Research shows companies can improve profits with product proliferation strategy

Person using black calculator

New research from York University’s Schulich School of Business has identified ways that companies can improve profits, customer responsiveness and cost efficiency with their product proliferation strategy.           

Isik Bicer
Isik Bicer

Isik Bicer, an assistant professor of operations management and information systems at Schulich, co-authored the research paper together with Florian Lücker of the Bayes Business School and Tamer Boyaci of ESMT Berlin.

The research paper, titled “Beyond Retail Stores: Managing Product Proliferation along the Supply Chain,” was published in the journal Production and Operations Management. The paper explored one of the difficulties of product category management: the sharp increase in operational costs when product variety is expanded. According to the researchers, in order to alleviate the negative impact of operational costs associated with category management, manufacturers often delay the differentiation so that the order quantities of the final products are determined only after accurate demand forecasts are available. The researchers found that, although delaying the differentiation is very effective in improving the profitability, it has some limits and would occasionally hurt the profits.

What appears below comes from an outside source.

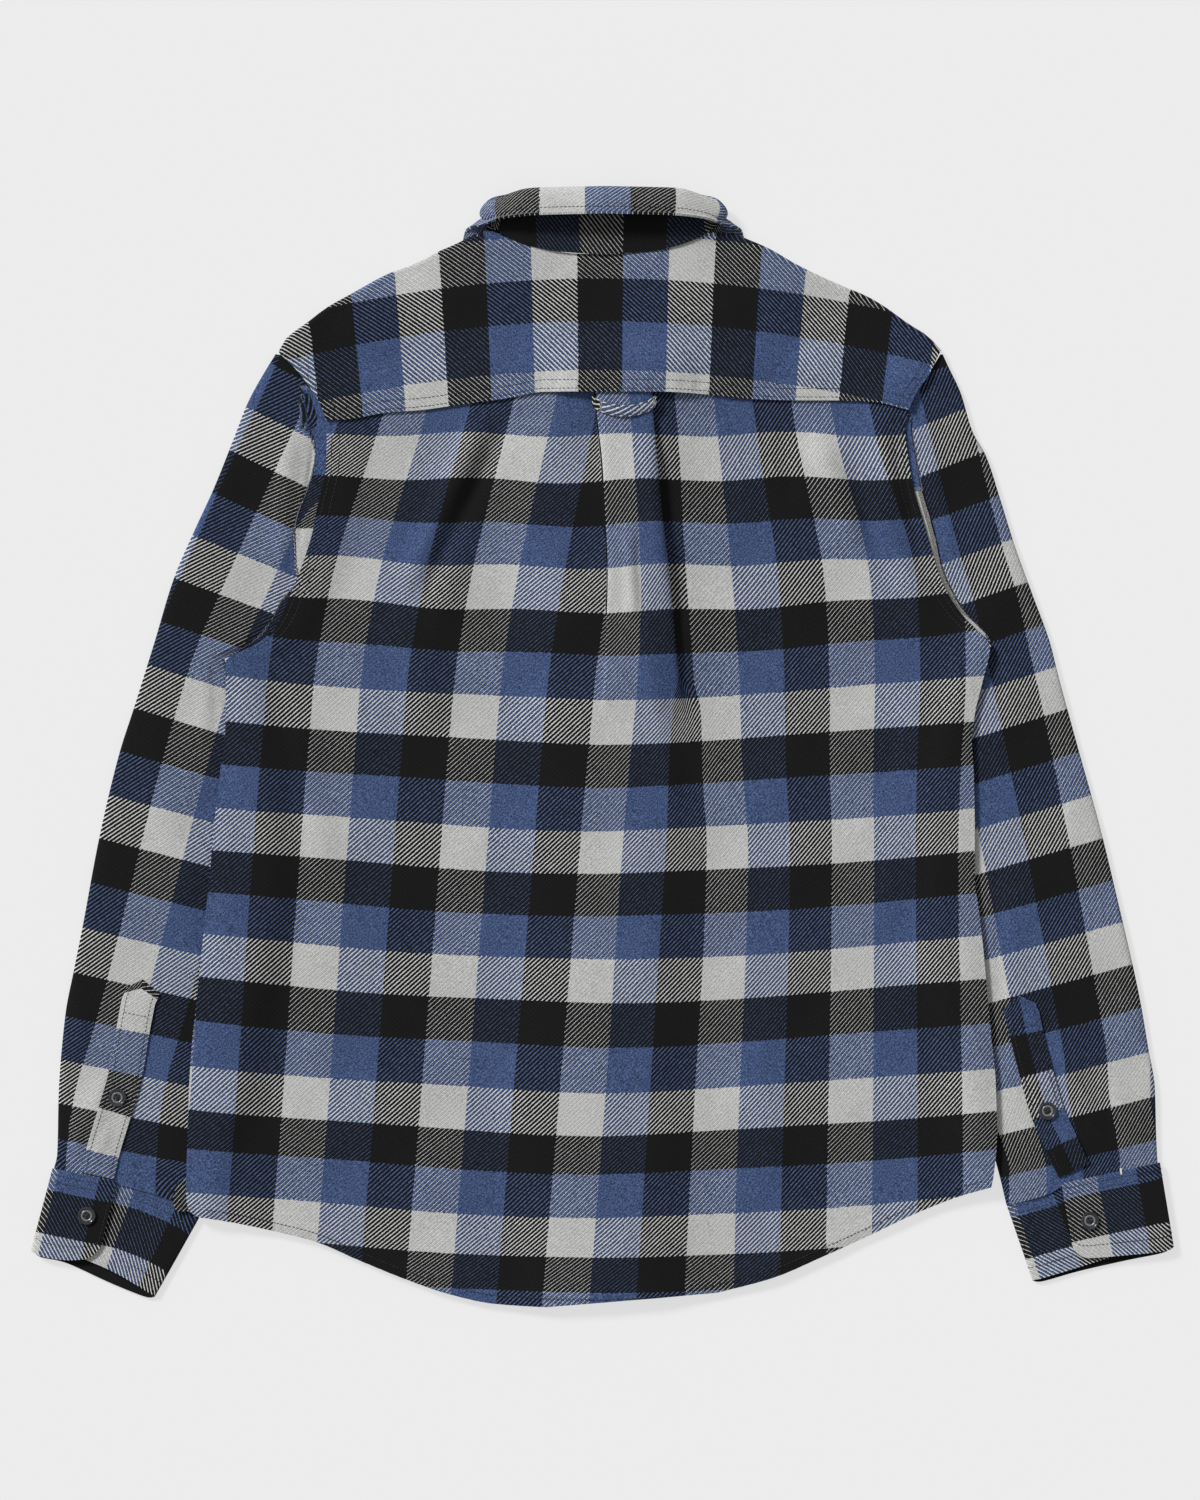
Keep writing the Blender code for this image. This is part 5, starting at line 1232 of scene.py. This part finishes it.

“The dark side of the delayed differentiation strategy is that this strategy may cause a loss of profit if its implementation requires redesigning the operations by expediting high-cost activities,” said Bicer. The researchers propose some alternative methods that combine cost efficiency with delayed differentiation to increase the profits substantially.

The implications of this research for the retail industry were presented at the annual meeting of the Consortium of Operational Excellence in Retailing (COER) jointly organized by Harvard Business School and the Wharton School.